→ Set task
Copy out all lines in the data below containing the string "objects".

-=-=-=-=-

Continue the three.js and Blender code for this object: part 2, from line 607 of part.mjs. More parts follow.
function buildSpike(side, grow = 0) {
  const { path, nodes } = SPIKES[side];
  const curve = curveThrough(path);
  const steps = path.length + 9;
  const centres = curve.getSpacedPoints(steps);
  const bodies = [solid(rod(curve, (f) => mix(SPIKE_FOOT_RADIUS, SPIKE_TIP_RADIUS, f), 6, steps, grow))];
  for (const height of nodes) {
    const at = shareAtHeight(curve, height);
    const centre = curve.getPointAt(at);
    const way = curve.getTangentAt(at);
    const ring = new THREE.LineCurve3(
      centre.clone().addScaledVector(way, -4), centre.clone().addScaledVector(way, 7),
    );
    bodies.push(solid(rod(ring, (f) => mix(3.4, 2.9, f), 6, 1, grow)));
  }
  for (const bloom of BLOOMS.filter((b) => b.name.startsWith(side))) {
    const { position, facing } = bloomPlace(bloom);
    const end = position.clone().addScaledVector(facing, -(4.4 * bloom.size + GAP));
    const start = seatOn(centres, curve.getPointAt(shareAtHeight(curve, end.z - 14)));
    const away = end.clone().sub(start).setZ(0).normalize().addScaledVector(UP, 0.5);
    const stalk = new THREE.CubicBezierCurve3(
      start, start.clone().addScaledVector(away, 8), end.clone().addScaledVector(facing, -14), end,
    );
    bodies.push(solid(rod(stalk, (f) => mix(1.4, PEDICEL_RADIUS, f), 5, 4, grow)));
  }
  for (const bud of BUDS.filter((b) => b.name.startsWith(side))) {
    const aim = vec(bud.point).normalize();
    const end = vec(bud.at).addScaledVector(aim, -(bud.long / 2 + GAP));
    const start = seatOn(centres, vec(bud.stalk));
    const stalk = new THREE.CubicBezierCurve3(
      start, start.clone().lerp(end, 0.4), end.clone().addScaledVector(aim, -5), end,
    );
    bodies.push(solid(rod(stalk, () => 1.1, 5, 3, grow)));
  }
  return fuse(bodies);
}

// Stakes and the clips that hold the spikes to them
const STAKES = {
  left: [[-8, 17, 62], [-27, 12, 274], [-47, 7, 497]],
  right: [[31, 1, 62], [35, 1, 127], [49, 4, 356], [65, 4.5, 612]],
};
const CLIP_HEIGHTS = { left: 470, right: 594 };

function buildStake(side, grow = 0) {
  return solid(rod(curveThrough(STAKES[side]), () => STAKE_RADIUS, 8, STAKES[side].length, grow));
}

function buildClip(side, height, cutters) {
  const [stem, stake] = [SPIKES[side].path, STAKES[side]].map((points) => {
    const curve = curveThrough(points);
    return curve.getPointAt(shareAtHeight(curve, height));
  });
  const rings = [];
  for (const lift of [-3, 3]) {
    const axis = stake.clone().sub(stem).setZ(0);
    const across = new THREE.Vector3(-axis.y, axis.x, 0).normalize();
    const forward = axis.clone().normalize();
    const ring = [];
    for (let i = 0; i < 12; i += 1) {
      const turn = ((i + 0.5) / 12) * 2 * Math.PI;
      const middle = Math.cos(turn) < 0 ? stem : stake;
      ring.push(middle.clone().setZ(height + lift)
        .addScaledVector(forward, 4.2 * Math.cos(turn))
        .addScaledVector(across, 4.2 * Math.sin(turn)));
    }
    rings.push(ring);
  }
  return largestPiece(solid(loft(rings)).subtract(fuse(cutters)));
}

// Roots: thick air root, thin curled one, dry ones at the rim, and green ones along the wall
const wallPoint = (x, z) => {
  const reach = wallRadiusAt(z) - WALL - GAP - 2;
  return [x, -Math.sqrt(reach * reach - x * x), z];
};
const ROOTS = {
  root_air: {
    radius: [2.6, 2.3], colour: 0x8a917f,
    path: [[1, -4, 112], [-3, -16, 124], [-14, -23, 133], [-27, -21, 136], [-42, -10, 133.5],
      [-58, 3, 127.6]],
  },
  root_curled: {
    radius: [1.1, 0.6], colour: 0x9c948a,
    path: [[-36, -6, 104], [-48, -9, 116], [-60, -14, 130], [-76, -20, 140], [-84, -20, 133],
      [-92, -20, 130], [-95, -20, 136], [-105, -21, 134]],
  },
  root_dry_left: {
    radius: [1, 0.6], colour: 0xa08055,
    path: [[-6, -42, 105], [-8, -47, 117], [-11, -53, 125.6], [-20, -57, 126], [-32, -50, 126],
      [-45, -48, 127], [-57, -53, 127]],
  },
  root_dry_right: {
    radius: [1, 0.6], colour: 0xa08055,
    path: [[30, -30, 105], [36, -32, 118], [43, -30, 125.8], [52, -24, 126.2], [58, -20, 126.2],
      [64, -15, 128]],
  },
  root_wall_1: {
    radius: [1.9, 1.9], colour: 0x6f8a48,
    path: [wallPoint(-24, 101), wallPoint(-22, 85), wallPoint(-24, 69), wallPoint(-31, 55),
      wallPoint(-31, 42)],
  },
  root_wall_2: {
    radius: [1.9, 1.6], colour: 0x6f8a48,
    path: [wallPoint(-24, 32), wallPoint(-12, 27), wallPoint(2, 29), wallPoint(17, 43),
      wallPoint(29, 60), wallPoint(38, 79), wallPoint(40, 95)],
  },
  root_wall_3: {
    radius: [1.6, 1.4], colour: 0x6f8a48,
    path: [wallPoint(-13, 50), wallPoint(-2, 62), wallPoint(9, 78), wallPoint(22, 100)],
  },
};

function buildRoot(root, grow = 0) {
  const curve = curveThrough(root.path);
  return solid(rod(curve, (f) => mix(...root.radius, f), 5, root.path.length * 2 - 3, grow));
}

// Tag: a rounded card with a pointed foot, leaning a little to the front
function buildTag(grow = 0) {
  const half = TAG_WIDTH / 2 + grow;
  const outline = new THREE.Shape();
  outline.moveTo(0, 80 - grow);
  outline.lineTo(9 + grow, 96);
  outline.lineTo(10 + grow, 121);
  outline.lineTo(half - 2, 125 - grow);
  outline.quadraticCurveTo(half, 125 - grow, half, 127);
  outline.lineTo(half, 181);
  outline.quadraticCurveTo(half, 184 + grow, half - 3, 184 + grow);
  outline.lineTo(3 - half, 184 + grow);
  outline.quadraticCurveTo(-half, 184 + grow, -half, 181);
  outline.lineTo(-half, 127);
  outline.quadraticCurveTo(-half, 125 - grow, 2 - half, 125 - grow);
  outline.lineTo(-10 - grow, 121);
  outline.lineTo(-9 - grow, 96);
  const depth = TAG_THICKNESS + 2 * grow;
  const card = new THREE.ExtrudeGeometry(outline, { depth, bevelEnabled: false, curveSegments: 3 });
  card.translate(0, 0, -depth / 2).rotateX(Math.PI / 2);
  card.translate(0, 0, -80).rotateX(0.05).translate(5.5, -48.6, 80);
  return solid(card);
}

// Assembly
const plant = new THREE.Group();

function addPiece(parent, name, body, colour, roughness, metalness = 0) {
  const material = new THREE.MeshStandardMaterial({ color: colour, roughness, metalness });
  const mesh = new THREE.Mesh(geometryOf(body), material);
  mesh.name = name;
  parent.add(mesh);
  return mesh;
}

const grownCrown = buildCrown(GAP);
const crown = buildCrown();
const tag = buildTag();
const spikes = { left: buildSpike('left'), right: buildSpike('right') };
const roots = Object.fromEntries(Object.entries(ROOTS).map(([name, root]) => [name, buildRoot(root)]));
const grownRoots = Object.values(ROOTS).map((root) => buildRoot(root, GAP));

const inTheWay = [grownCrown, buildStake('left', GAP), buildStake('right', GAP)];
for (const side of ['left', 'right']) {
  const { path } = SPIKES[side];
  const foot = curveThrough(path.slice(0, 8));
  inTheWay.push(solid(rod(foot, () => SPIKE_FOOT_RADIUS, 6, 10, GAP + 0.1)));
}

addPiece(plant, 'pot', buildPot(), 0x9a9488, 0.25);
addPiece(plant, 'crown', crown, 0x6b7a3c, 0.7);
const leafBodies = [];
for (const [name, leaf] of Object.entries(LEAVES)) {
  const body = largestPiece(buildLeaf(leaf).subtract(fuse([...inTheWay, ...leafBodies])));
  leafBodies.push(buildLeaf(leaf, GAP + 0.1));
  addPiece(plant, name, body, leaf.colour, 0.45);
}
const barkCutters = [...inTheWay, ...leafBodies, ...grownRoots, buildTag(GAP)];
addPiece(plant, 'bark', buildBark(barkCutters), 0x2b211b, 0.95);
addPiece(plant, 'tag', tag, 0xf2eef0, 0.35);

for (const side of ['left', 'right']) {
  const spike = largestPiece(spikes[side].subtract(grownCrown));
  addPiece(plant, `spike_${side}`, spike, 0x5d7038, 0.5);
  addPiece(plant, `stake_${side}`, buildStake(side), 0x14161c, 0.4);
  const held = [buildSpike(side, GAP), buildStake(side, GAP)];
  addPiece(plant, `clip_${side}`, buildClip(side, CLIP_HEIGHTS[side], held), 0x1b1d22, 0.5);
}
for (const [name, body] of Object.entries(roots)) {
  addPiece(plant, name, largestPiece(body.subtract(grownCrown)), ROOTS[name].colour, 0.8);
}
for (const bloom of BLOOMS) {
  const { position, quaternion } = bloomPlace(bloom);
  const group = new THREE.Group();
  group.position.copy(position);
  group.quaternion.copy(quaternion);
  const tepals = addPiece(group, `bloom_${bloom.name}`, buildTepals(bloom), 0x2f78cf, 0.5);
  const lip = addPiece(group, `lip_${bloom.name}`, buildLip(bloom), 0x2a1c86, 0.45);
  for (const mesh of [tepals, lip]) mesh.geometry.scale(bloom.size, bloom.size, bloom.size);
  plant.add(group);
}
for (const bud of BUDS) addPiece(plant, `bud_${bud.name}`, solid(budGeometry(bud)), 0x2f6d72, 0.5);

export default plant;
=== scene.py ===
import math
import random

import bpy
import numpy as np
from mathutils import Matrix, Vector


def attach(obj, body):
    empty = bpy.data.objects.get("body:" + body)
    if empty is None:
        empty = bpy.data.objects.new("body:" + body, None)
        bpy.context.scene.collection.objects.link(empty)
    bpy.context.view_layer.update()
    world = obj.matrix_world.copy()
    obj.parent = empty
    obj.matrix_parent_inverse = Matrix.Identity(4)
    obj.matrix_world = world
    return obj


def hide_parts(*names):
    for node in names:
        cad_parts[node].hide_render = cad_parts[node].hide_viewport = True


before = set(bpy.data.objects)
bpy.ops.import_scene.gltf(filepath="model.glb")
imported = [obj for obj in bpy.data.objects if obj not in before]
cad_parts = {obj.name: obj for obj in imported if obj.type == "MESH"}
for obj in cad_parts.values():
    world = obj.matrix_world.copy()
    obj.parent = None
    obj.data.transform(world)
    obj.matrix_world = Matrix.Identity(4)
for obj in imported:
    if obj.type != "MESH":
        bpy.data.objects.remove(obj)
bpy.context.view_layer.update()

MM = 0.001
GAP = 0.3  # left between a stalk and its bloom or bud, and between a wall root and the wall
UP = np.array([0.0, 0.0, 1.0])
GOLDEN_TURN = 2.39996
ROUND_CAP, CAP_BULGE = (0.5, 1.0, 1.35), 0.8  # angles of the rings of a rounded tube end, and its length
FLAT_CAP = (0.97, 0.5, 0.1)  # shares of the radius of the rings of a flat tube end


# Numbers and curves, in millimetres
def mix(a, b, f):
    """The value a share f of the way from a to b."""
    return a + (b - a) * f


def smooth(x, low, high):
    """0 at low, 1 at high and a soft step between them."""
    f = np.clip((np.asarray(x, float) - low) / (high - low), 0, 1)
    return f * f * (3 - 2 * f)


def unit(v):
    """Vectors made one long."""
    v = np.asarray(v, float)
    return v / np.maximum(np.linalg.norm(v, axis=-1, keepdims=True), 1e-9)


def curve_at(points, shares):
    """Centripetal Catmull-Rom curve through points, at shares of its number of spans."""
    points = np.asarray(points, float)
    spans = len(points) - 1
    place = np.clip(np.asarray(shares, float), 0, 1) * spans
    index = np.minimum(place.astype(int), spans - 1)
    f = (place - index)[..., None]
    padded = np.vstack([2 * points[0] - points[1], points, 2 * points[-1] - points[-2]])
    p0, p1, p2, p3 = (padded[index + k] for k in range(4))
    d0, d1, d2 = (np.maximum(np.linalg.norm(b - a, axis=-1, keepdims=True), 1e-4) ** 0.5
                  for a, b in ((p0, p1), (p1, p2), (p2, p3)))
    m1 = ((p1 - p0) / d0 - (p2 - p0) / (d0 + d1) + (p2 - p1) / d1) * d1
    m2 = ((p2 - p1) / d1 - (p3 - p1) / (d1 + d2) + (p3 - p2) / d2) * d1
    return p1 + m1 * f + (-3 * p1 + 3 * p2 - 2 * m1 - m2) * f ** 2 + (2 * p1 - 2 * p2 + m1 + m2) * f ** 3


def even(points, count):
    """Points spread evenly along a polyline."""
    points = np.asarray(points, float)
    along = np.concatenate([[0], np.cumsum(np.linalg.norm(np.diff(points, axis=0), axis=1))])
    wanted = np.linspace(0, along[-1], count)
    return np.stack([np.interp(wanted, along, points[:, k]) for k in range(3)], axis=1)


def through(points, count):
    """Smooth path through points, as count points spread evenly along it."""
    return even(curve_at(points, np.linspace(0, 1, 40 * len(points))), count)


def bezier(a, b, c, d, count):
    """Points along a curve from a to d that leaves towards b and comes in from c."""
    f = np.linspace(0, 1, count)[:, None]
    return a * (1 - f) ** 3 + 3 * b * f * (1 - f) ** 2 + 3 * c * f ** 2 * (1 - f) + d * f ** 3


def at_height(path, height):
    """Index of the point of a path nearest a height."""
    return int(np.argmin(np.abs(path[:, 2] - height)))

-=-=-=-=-

→ The reply
    empty = bpy.data.objects.get("body:" + body)
        empty = bpy.data.objects.new("body:" + body, None)
        bpy.context.scene.collection.objects.link(empty)
before = set(bpy.data.objects)
imported = [obj for obj in bpy.data.objects if obj not in before]
        bpy.data.objects.remove(obj)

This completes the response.